No player in NFL history has ever had more catches (104) and receiving yards (1,178) in a span of four consecutive postseasons than Kelce. Of course, this is also the same player who had seven consecutive seasons of 1,000 receiving yards (most for a tight end in NFL history) until this year, and is the only tight end with multiple 100-reception seasons in NFL history (Kelce has three of them). 

Kelce is fourth amongst his position in career receptions (907) and receiving yards (11,328), and certainly will pass Antonio Gates for third next year. Even with the drop-off in regular-season performance this year, Kelce was still the same dominant player. 

The Chiefs had their worst crop of wide receivers this season, forcing Kelce to consistently face defenses as the No. 1 pass-catching target throughout the year. Rookie Rashee Rice had not emerged yet and JuJu Smith-Schuster wasn’t available in the slot (signed with the New England Patriots) as an added security blanket for Mahomes. 

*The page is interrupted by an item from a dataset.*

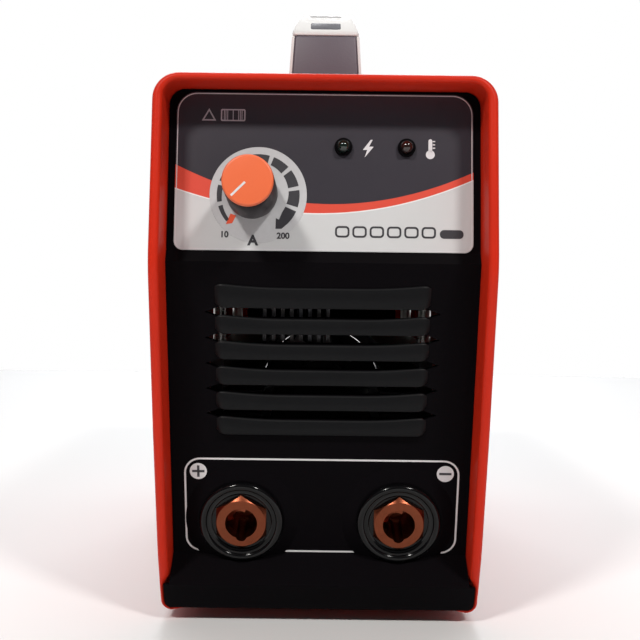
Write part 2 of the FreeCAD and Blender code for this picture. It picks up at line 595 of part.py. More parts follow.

Come the postseason, Rice became the No. 1 wide receiver and his targets per game went from 6.4 to 8.3. Kelce’s targets per game went from 8.1 to 9.0. Mahomes targeted his most trusted pass catchers in the playoffs and they performed as a result, giving the Chiefs offense enough to beat elite defenses like the Buffalo Bills and Baltimore Ravens on the road. 

Kelce has always been the same dominant player in the postseason. This time, the regular-season numbers were down and questions emerged because of what was going on around the Hall of Fame tight end. 

This postseason proved Kelce just raises his game to the next level, just like Mahomes.